§ Task prompt:
Extract every line of the material below and reproduce it faithfully.

§ Data segment:
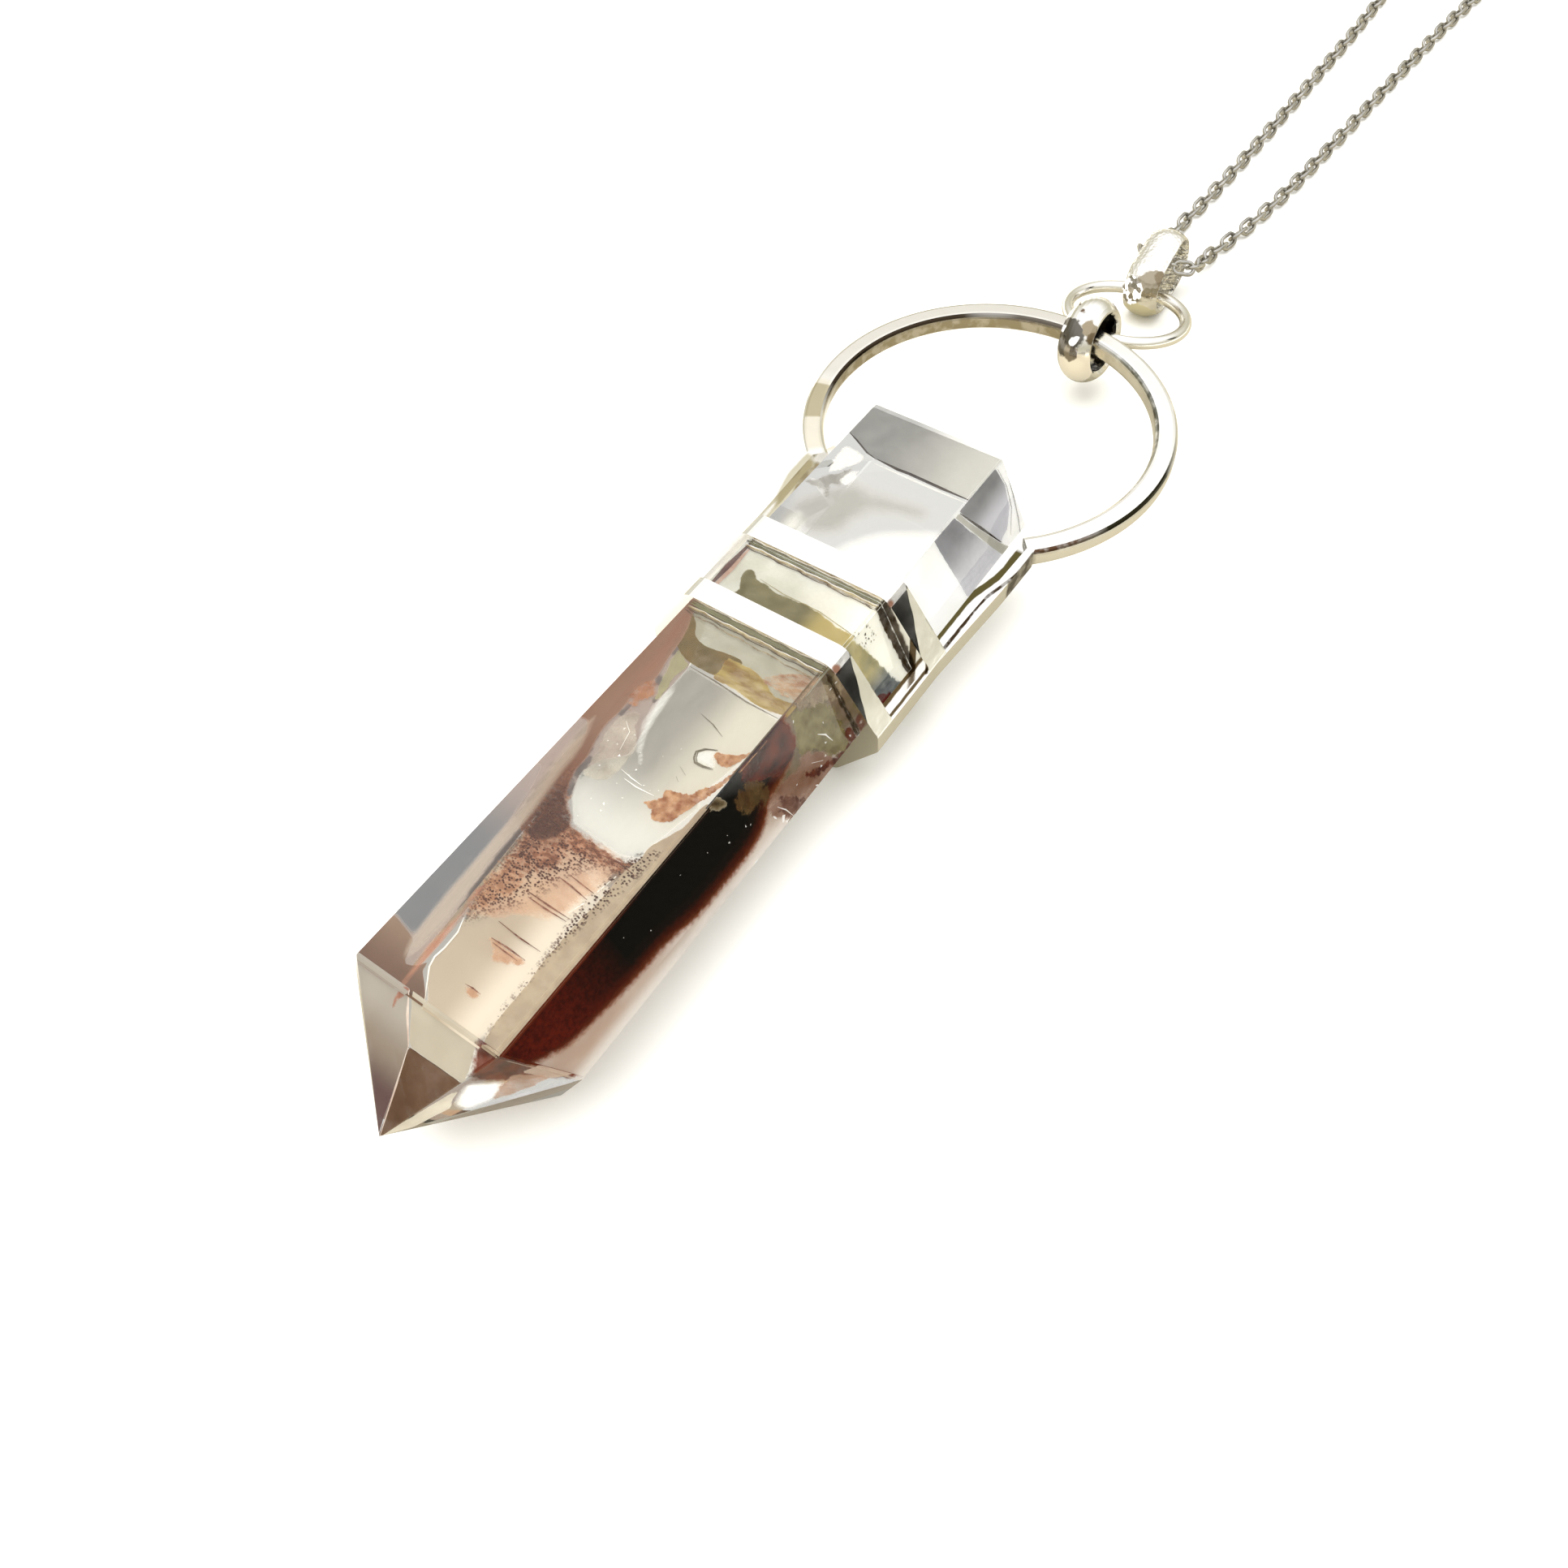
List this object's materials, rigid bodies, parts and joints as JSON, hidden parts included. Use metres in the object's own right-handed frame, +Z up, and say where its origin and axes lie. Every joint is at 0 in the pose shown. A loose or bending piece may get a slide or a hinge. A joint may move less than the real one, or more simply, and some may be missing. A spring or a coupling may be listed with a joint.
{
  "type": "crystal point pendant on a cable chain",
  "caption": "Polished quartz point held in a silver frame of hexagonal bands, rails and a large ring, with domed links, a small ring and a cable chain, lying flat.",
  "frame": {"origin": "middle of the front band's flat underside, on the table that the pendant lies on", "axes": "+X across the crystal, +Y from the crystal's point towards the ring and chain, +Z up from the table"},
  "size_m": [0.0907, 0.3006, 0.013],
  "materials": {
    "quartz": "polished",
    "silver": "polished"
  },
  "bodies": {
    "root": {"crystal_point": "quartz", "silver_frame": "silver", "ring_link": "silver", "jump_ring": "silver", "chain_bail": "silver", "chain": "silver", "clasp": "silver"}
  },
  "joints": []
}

§ Solution to the exercise:
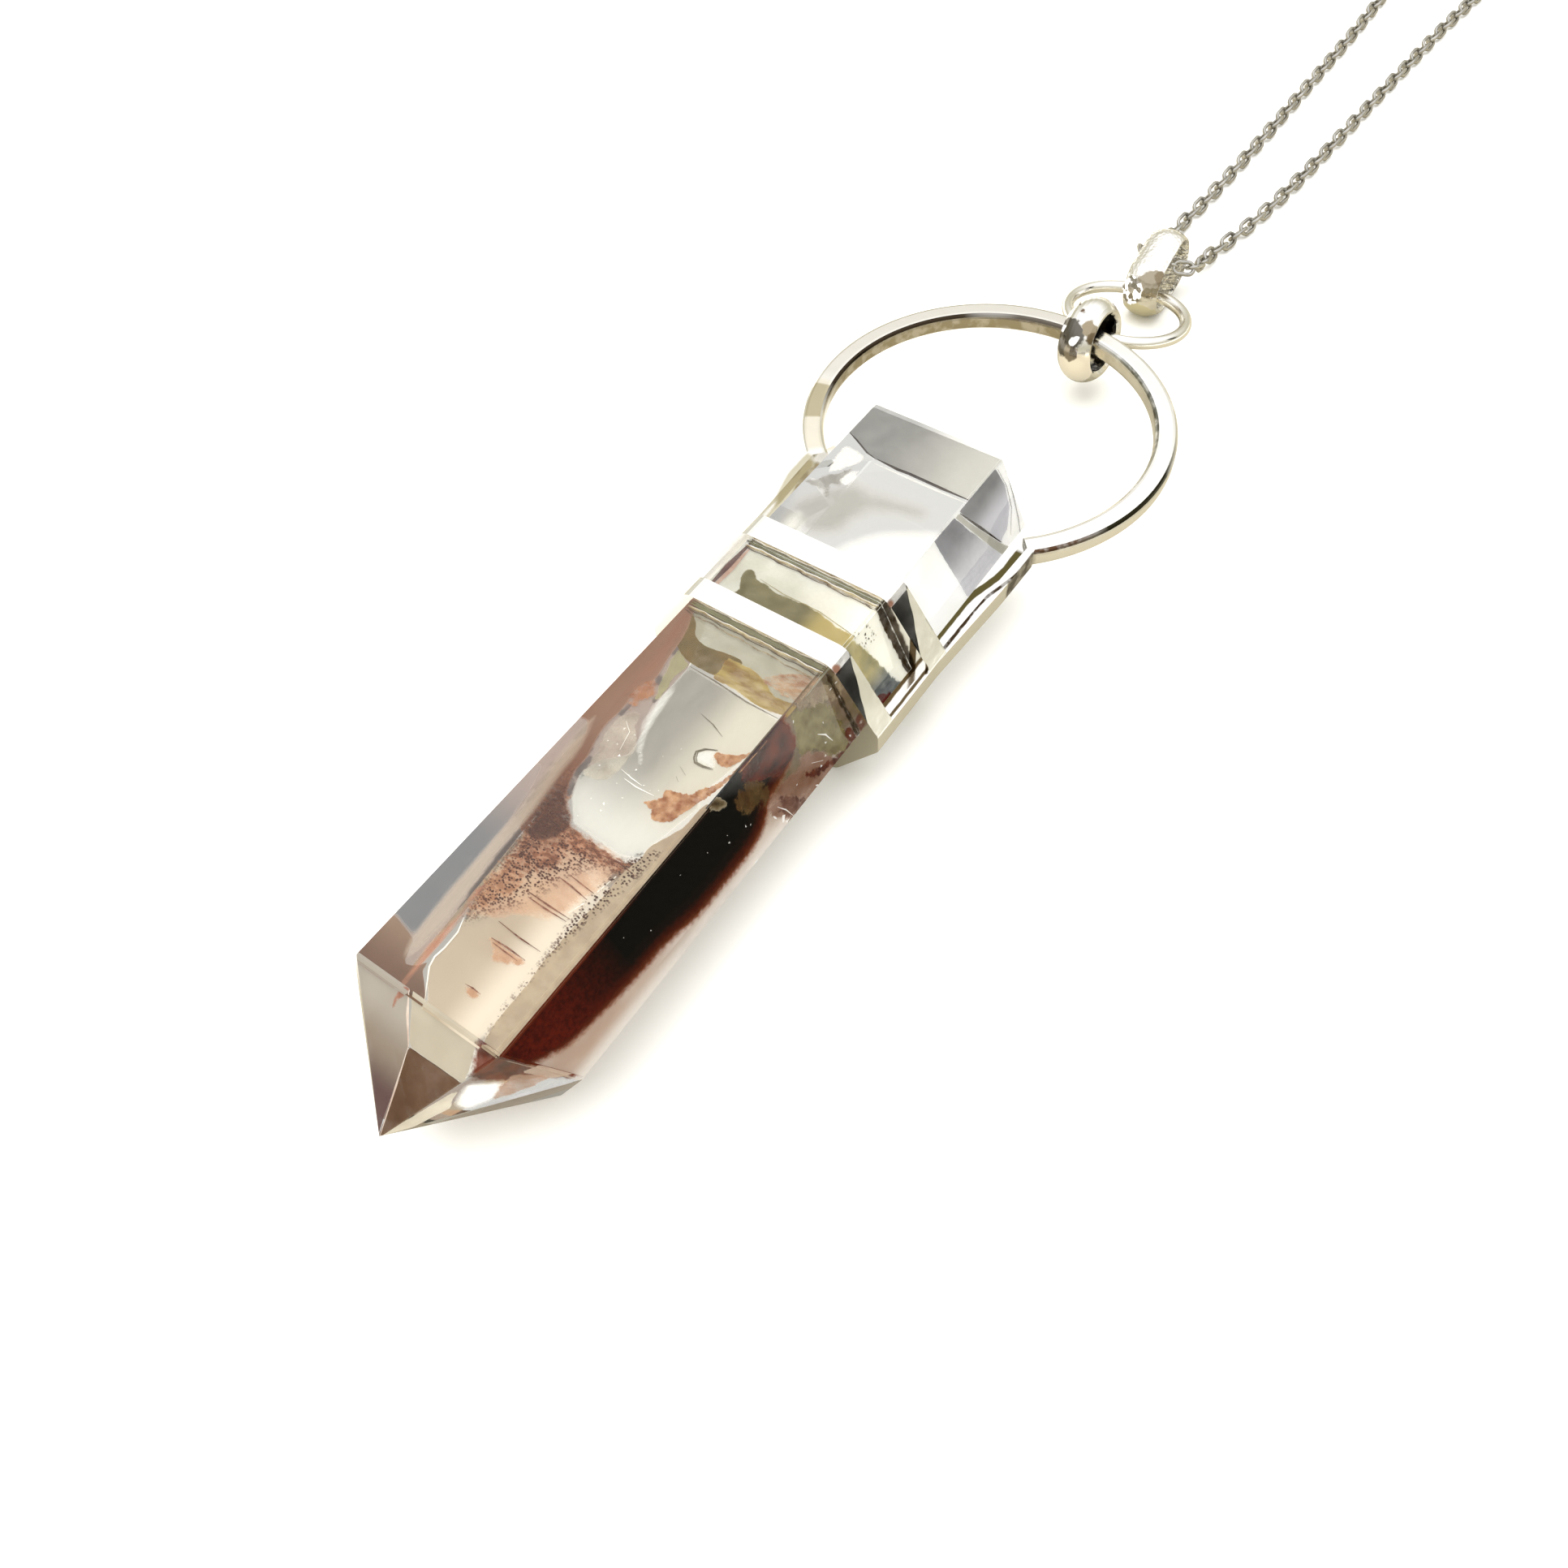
List this object's materials, rigid bodies, parts and joints as JSON, hidden parts included. Use metres in the object's own right-handed frame, +Z up, and say where its origin and axes lie. Every joint is at 0 in the pose shown. A loose or bending piece may get a slide or a hinge. A joint may move less than the real one, or more simply, and some may be missing. A spring or a coupling may be listed with a joint.
{
  "type": "crystal point pendant on a cable chain",
  "caption": "Polished quartz point held in a silver frame of hexagonal bands, rails and a large ring, with domed links, a small ring and a cable chain, lying flat.",
  "frame": {"origin": "middle of the front band's flat underside, on the table that the pendant lies on", "axes": "+X across the crystal, +Y from the crystal's point towards the ring and chain, +Z up from the table"},
  "size_m": [0.0907, 0.3006, 0.013],
  "materials": {
    "quartz": "polished",
    "silver": "polished"
  },
  "bodies": {
    "root": {"crystal_point": "quartz", "silver_frame": "silver", "ring_link": "silver", "jump_ring": "silver", "chain_bail": "silver", "chain": "silver", "clasp": "silver"}
  },
  "joints": []
}